_Exercise brief_
Starting at the first line of the data below, retype every line up to and including the one containing "return low + (high - low) * share".

_Supplied information_
= = = =

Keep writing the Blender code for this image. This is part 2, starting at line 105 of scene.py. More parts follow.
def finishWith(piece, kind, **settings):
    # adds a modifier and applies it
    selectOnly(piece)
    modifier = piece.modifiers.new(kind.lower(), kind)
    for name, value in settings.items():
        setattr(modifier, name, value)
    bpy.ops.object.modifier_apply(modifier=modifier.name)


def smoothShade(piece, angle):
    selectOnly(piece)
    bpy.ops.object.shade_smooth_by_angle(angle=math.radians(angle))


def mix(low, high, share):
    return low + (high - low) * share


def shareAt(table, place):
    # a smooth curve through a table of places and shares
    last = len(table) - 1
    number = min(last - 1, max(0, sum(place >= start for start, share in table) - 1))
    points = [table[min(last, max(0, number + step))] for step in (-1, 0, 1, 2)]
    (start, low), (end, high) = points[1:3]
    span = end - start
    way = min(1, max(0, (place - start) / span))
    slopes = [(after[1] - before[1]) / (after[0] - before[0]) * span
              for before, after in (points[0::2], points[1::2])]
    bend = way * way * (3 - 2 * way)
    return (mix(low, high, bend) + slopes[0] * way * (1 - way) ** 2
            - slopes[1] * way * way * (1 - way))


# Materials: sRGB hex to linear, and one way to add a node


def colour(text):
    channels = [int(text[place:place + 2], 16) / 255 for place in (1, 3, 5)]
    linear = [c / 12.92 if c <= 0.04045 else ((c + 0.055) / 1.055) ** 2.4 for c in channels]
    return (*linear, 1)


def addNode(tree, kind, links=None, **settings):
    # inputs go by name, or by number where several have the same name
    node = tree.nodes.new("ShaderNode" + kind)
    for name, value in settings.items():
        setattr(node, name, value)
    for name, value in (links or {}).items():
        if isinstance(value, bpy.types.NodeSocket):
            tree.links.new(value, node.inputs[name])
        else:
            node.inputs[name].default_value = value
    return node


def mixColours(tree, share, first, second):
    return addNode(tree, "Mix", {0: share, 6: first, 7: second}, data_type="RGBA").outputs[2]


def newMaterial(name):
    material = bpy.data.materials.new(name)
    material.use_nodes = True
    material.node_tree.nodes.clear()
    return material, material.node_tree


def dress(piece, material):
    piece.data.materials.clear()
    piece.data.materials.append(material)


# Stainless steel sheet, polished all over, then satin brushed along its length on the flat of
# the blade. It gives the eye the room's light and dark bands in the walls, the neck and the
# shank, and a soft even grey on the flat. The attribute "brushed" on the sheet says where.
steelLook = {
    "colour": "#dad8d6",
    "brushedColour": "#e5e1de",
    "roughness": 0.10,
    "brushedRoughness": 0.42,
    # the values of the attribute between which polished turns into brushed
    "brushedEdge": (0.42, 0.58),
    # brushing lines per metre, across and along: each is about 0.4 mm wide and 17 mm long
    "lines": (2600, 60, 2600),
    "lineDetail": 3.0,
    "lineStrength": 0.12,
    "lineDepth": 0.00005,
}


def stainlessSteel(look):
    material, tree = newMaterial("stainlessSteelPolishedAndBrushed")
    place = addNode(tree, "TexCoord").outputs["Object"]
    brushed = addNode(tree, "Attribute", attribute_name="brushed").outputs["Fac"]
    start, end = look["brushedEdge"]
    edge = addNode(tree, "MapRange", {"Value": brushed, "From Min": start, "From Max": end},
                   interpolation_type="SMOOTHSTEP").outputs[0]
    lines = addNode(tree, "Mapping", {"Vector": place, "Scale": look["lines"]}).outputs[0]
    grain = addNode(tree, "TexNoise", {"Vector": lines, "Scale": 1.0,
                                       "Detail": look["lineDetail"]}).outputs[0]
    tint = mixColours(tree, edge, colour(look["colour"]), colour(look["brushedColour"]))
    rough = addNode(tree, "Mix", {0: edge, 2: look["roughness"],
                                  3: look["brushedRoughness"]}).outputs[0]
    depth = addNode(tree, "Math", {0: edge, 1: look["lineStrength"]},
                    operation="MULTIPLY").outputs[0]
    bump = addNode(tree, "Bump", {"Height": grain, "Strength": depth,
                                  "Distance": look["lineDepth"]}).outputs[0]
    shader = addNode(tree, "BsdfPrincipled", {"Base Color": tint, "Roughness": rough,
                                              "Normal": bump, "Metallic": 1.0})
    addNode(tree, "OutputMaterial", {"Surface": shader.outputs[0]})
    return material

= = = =

_Solution to this exercise_
Keep writing the Blender code for this image. This is part 2, starting at line 105 of scene.py. More parts follow.
def finishWith(piece, kind, **settings):
    # adds a modifier and applies it
    selectOnly(piece)
    modifier = piece.modifiers.new(kind.lower(), kind)
    for name, value in settings.items():
        setattr(modifier, name, value)
    bpy.ops.object.modifier_apply(modifier=modifier.name)


def smoothShade(piece, angle):
    selectOnly(piece)
    bpy.ops.object.shade_smooth_by_angle(angle=math.radians(angle))


def mix(low, high, share):
    return low + (high - low) * share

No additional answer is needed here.